In Disaster, Freddie and Fannie Could Need $99 Billion

August 7, 2017 by Douglas A. McIntyre

If the economy fades sharply as it did in the Great Recession, Fannie Mae and Freddie Mac may need $99 billion in bail out money, according to a study by the Federal Housing Finance Agency

In a new report, FHFA analysts wrote about the Enterprises (Fannie and Freddie):

As of December 31, 2016 the Enterprises had drawn a combined $187.5 billion from the Department of the Treasury under the terms of the Senior Preferred Stock Purchase Agreements (PSPAs), and the combined remaining funding commitment under the PSPAs was $258.1 billion. In the Severely Adverse scenario, incremental Treasury draws are projected to range between $34.8 billion and $99.6 billion depending on the treatment of deferred tax assets. The remaining funding commitment under the PSPAs after the projected draws is $223.2 billion, without establishing valuation allowances on deferred tax assets. Assuming both Enterprises establish valuation allowances on deferred tax assets, the remaining funding commitment is $158.4 billion.

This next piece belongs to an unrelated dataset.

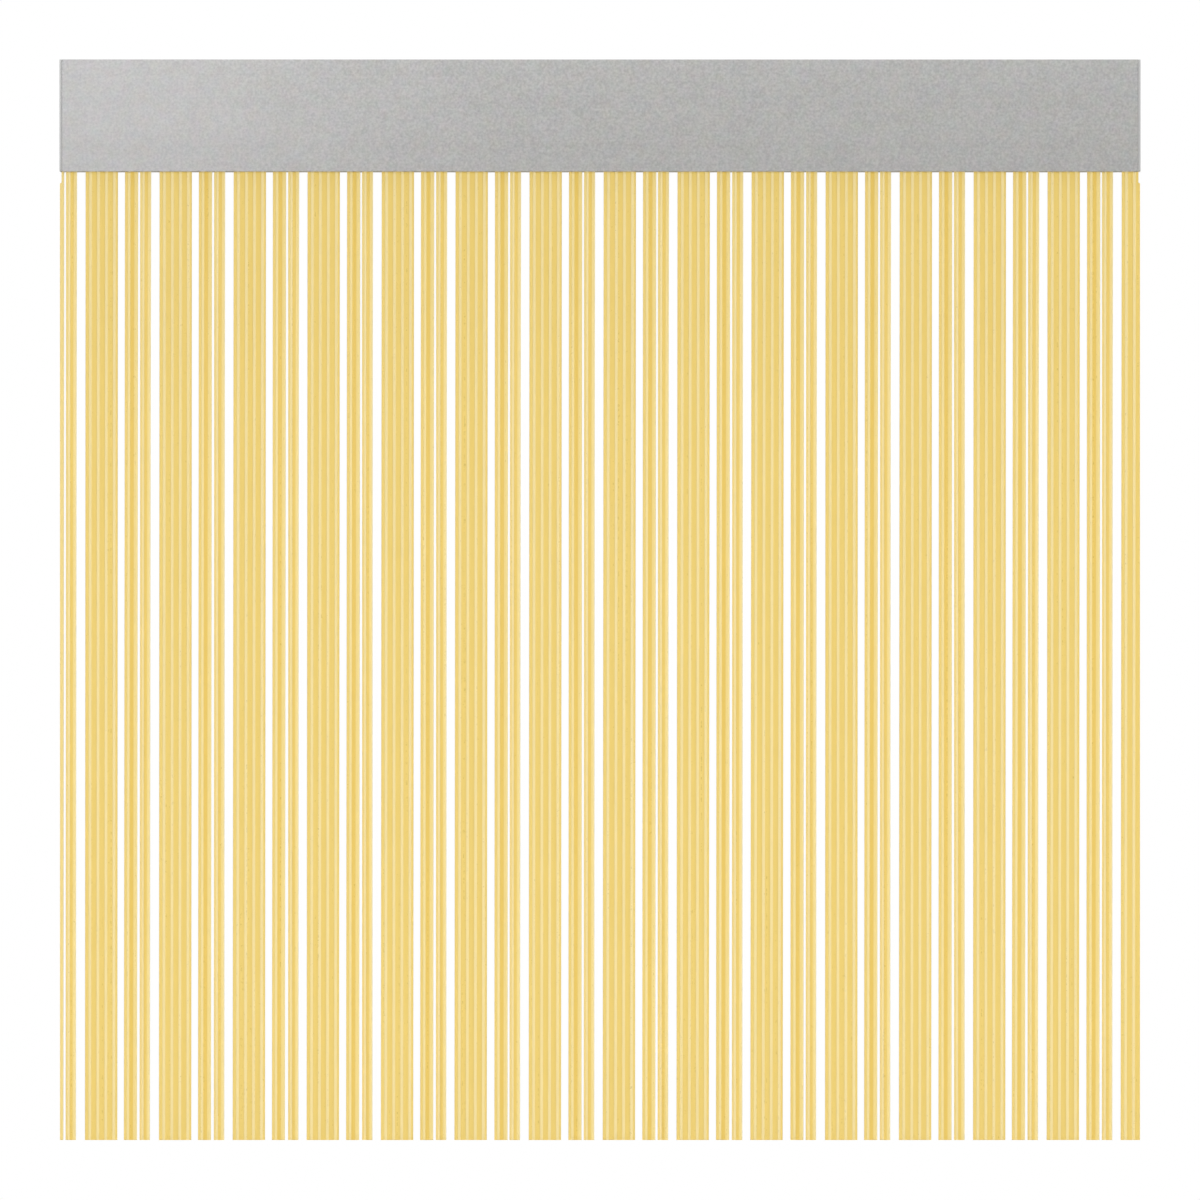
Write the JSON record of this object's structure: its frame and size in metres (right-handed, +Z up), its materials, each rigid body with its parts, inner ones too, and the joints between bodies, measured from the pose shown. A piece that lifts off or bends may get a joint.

How bad is Severely Adverse scenario?

In the 2017 DFAST Severely Adverse scenario, U.S. real GDP begins to decline immediately and reaches a trough in the second quarter of 2018 after a decline of 6.50 percent from the pre-recession peak. The rate of unemployment increases from 4.7 percent at the beginning of the planning horizon to a peak of 10.0 percent in the third quarter of 2018. The annualized consumer price inflation rate initially declines to about 1.25 percent by the second quarter of 2017 and then rises to approximately 1.75 percent by the middle of 2018.

America’s unemployment rate reached 10.2% in October 2009.

The government has begun a number of stress tests since the end of the last financial crisis. Most have been done on big banks  While the banks are private enterprises, Fannie Mae and Freddie Mac are quasi-government agencies.